Puleston presented the court with seven watercolours that he had painted to illustrate how DDT was destroying the food chain of the local wildlife. One showed how the blue-claw crab ingested DDT from the mussels it ate. The judge remarked "So that's why there are no more crabs in Great South Bay." The case convinced the Suffolk County Legislature to ban DDT.

The following year, 1967, Puleston and his colleagues founded the Environmental Defense Fund (EDF) and Puleston became its first chairman, a position he held for five years. The EDF went on to win further bans in other states and finally, its goal of a nationwide ban in 1972. It subsequently became one of the largest environmental organisations in America.

As Puleston and his colleagues had hoped, as the amount of DDT residues in the environment dropped, osprey numbers on Long Island began to recover. By 1992, there were 226 nests on the island and more than 60 on Gardiners Island with 260 fledged chicks. Other species including bald eagles, peregrine falcons and dozens of fish species have also seen a substantial recovery since the DDT ban was imposed.

Puleston retired from Brookhaven National Laboratory in 1970. He subsequently made more than 200 trips around the world as a lecturer, and acted as senior naturalist on two scientific expeditions to the Siberian Arctic. In his later years, Puleston concentrated on painting and writing about Long Island wildlife. He also was a bird bander in Brookhaven, New York. In 1993 he published a month by month guide called A Nature Journal, which became a best seller.

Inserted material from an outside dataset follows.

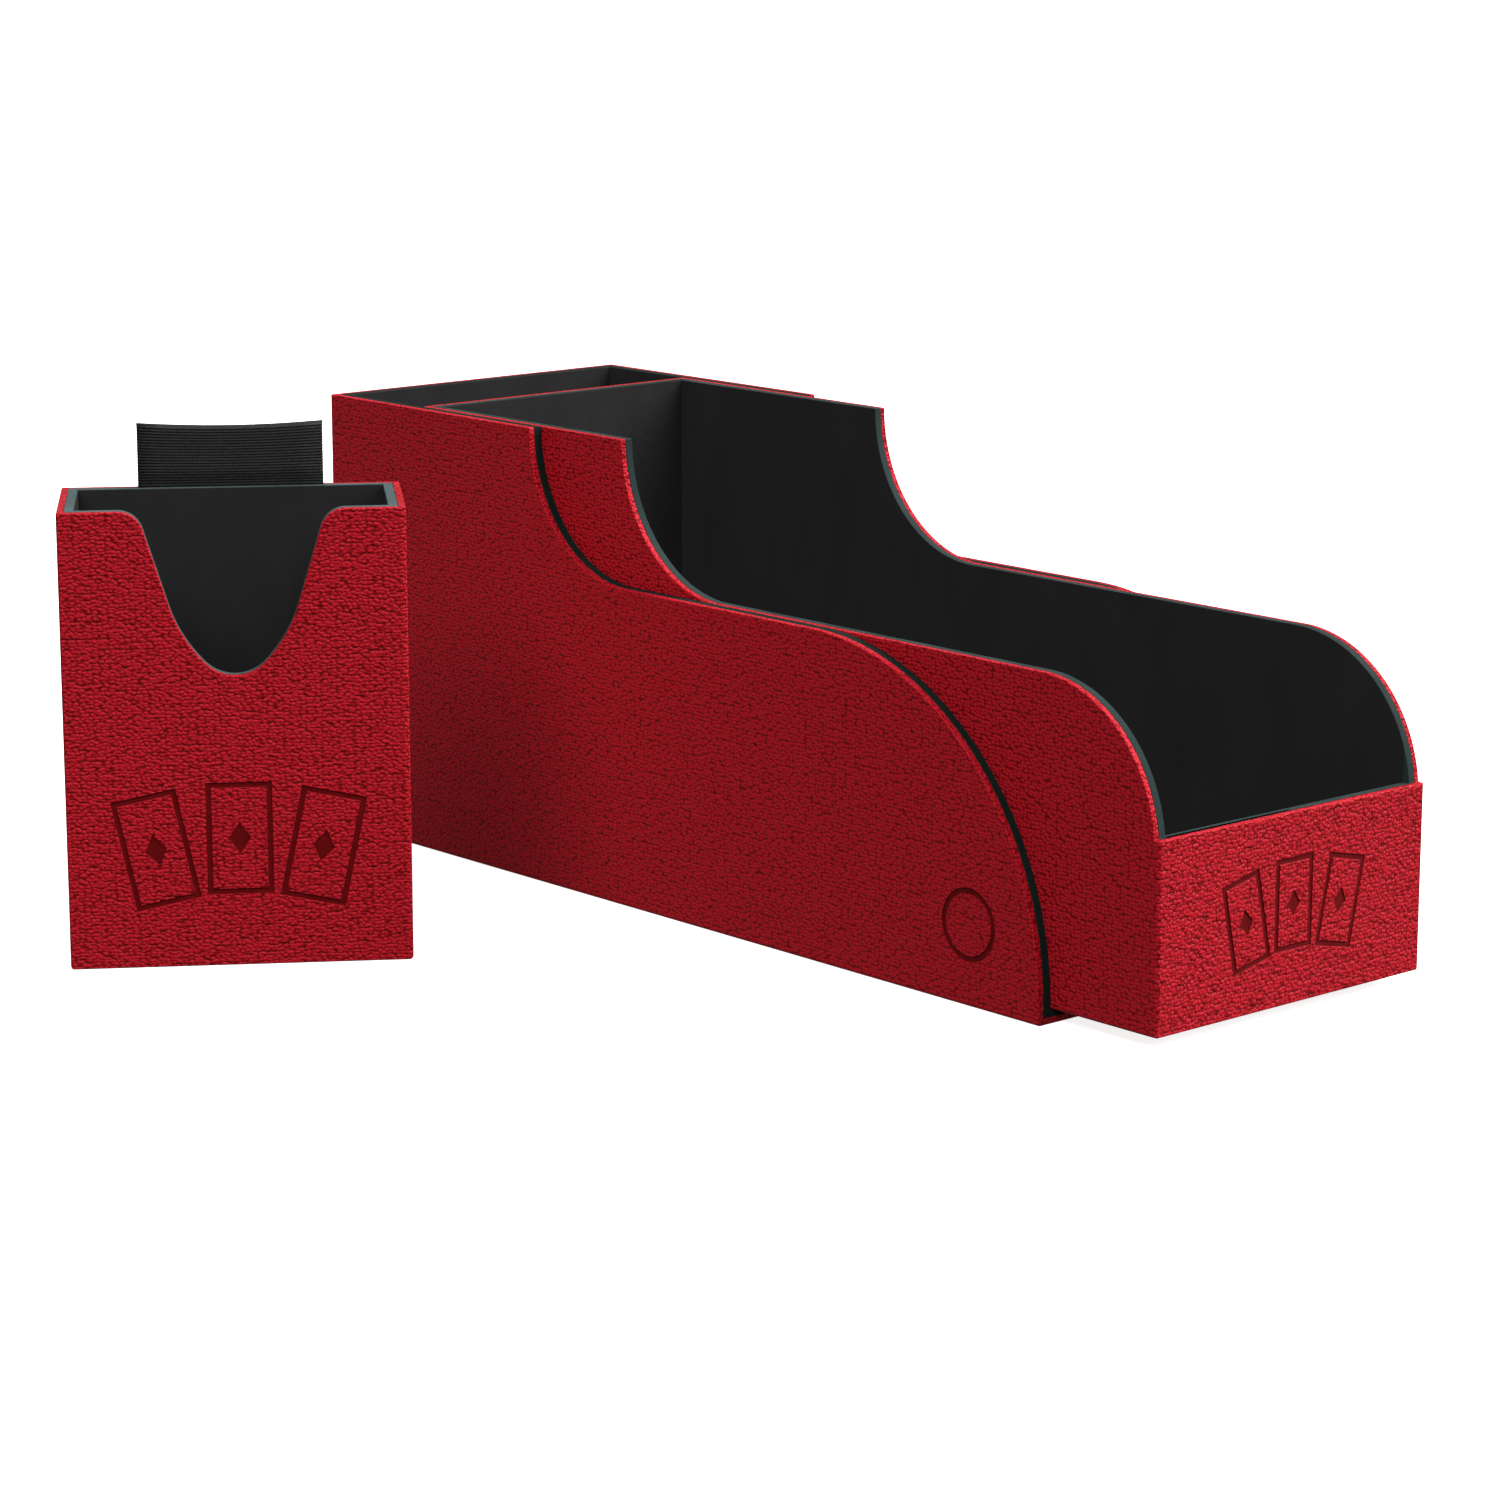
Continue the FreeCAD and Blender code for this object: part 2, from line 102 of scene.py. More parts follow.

The "Dennis Puleston Osprey Fund" was set up in his memory by his family and friends.

==Personal life==
Puleston married his wife Elizabeth Ann ("Betty") Wellington of Brookhaven, New York on February 2, 1939. They had two sons and two daughters: Dennis (1940), Jennifer (1943), Peter (1946), and Sally (1949). The eldest son, Dennis E. Puleston, was a noted archaeologist.

==Publications==
- 1939 Blue Water Vagabond: Six Years' Adventure at Sea Doubleday
- 1992 A Nature Journal: A Naturalist's Year on Long Island W. W. Norton & Co Inc.